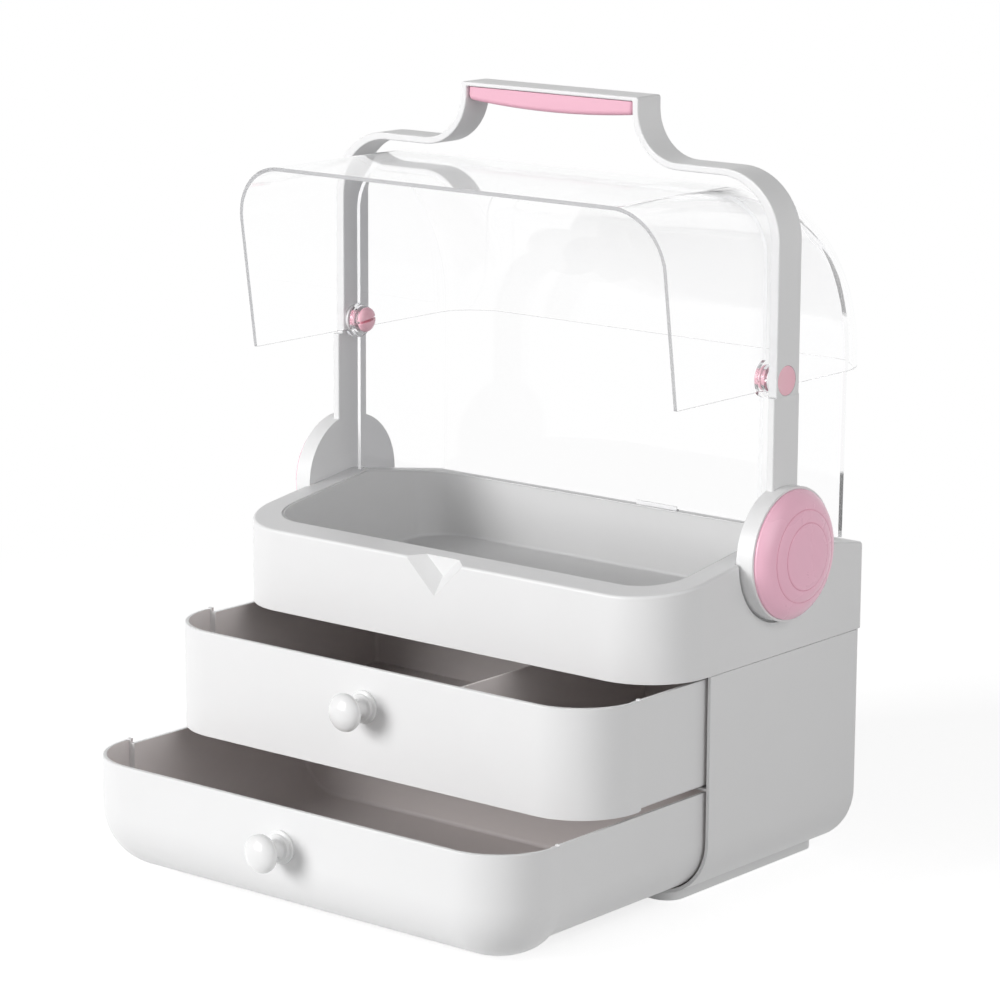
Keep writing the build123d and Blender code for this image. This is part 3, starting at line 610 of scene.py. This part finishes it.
def dress_node(node: str, name: str, body: Body, slot: Slot, finishes: Sequence[Finish],
               width: float, rims: Sequence[Point] = (), heart: Point | None = None) -> None:
    """Dress a CAD node: a merged copy with rounded edges and smooth normals.

    Args:
        node: name of the CAD node.
        name: name of the piece.
        body: the body it rides on.
        slot: the record's slot of its finish; not used.
        finishes: its finishes; the second one is painted edge shade or painted edge highlight on
            the rims, and painted shade on the faces of the hollow.
        width: rounding of its sharp edges in mm.
        rims: outward directions of the rim faces.
        heart: a point in mm inside the hollow, below its brim.
    """
    bm = bmesh.new()
    bm.from_mesh(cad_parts[node].data)
    merge = LIMITS.cad_merge * MM
    bmesh.ops.remove_doubles(bm, verts=bm.verts, dist=merge)
    bmesh.ops.dissolve_degenerate(bm, edges=bm.edges, dist=merge)
    bmesh.ops.dissolve_limit(bm, angle_limit=math.radians(LIMITS.flat), verts=bm.verts,
                             edges=bm.edges)
    for face in bm.faces:
        face.material_index = 0
    mark_rims(bm, rims)
    if heart:
        shade_hollow_faces(bm, heart)
    obj = mesh_object(name, bm, finishes)
    soften(obj, width)
    dress(obj, body, slot, node)


def unit_arc(start: float, end: float, steps: int) -> list[Pair]:
    """Points of an arc of radius 1 about the origin.

    Args:
        start: first angle in degrees.
        end: last angle in degrees.
        steps: number of steps.

    Returns:
        The points from start to end.
    """
    turns = [math.radians(start + (end - start) * i / steps) for i in range(steps + 1)]
    return [(math.cos(t), math.sin(t)) for t in turns]


def spun(points: Sequence[Point], axis: Point, steps: int) -> bmesh.types.BMesh:
    """Spin a line of points about an axis through the origin.

    Args:
        points: the points in mm, from axis to axis.
        axis: direction of the axis.
        steps: segments round the axis.

    Returns:
        The closed mesh.
    """
    bm = bmesh.new()
    verts = [bm.verts.new([v * MM for v in point]) for point in points]
    edges = [bm.edges.new(pair) for pair in zip(verts, verts[1:])]
    bmesh.ops.spin(bm, geom=verts + edges, cent=(0, 0, 0), axis=axis, angle=math.tau,
                   steps=steps, use_merge=True, use_duplicate=False)
    bmesh.ops.remove_doubles(bm, verts=bm.verts, dist=LIMITS.turned_merge * MM)
    return bm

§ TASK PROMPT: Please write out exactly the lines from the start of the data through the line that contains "about the origin.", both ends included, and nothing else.

§ TASK OUTPUT:
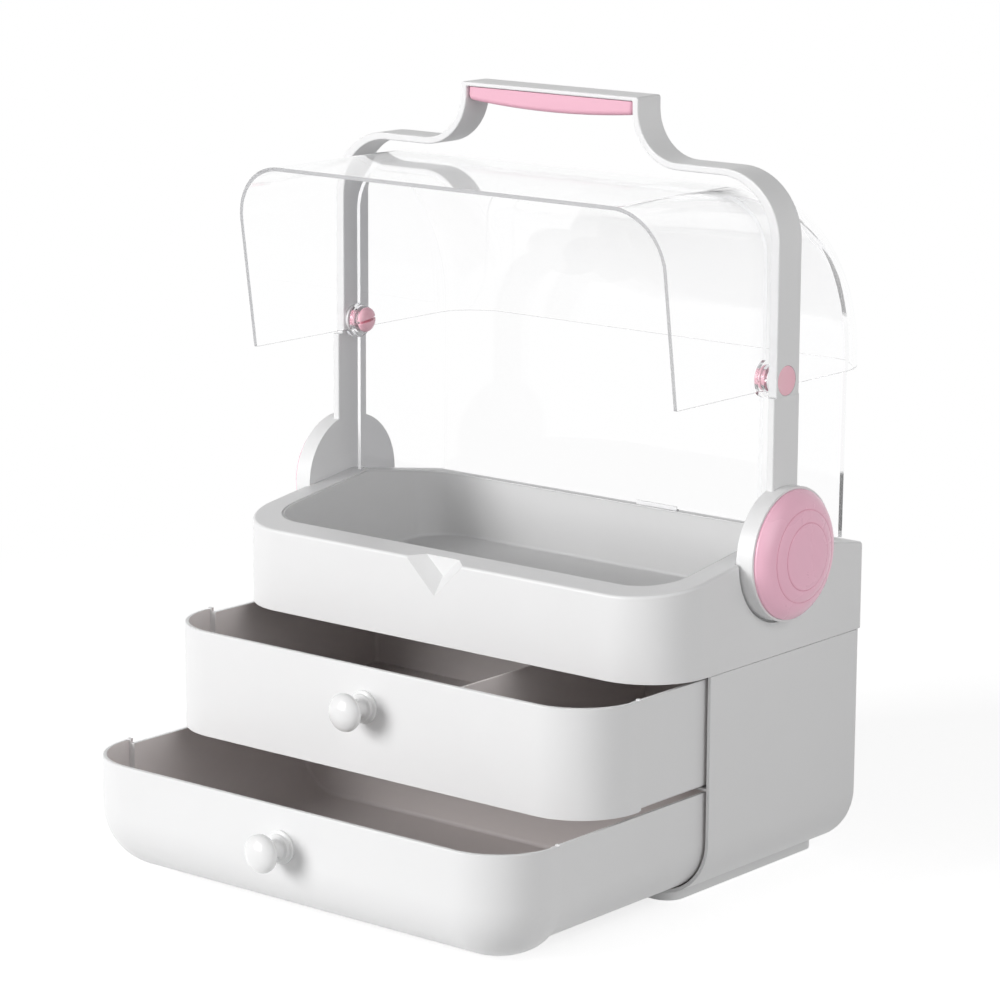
Keep writing the build123d and Blender code for this image. This is part 3, starting at line 610 of scene.py. This part finishes it.
def dress_node(node: str, name: str, body: Body, slot: Slot, finishes: Sequence[Finish],
               width: float, rims: Sequence[Point] = (), heart: Point | None = None) -> None:
    """Dress a CAD node: a merged copy with rounded edges and smooth normals.

    Args:
        node: name of the CAD node.
        name: name of the piece.
        body: the body it rides on.
        slot: the record's slot of its finish; not used.
        finishes: its finishes; the second one is painted edge shade or painted edge highlight on
            the rims, and painted shade on the faces of the hollow.
        width: rounding of its sharp edges in mm.
        rims: outward directions of the rim faces.
        heart: a point in mm inside the hollow, below its brim.
    """
    bm = bmesh.new()
    bm.from_mesh(cad_parts[node].data)
    merge = LIMITS.cad_merge * MM
    bmesh.ops.remove_doubles(bm, verts=bm.verts, dist=merge)
    bmesh.ops.dissolve_degenerate(bm, edges=bm.edges, dist=merge)
    bmesh.ops.dissolve_limit(bm, angle_limit=math.radians(LIMITS.flat), verts=bm.verts,
                             edges=bm.edges)
    for face in bm.faces:
        face.material_index = 0
    mark_rims(bm, rims)
    if heart:
        shade_hollow_faces(bm, heart)
    obj = mesh_object(name, bm, finishes)
    soften(obj, width)
    dress(obj, body, slot, node)


def unit_arc(start: float, end: float, steps: int) -> list[Pair]:
    """Points of an arc of radius 1 about the origin.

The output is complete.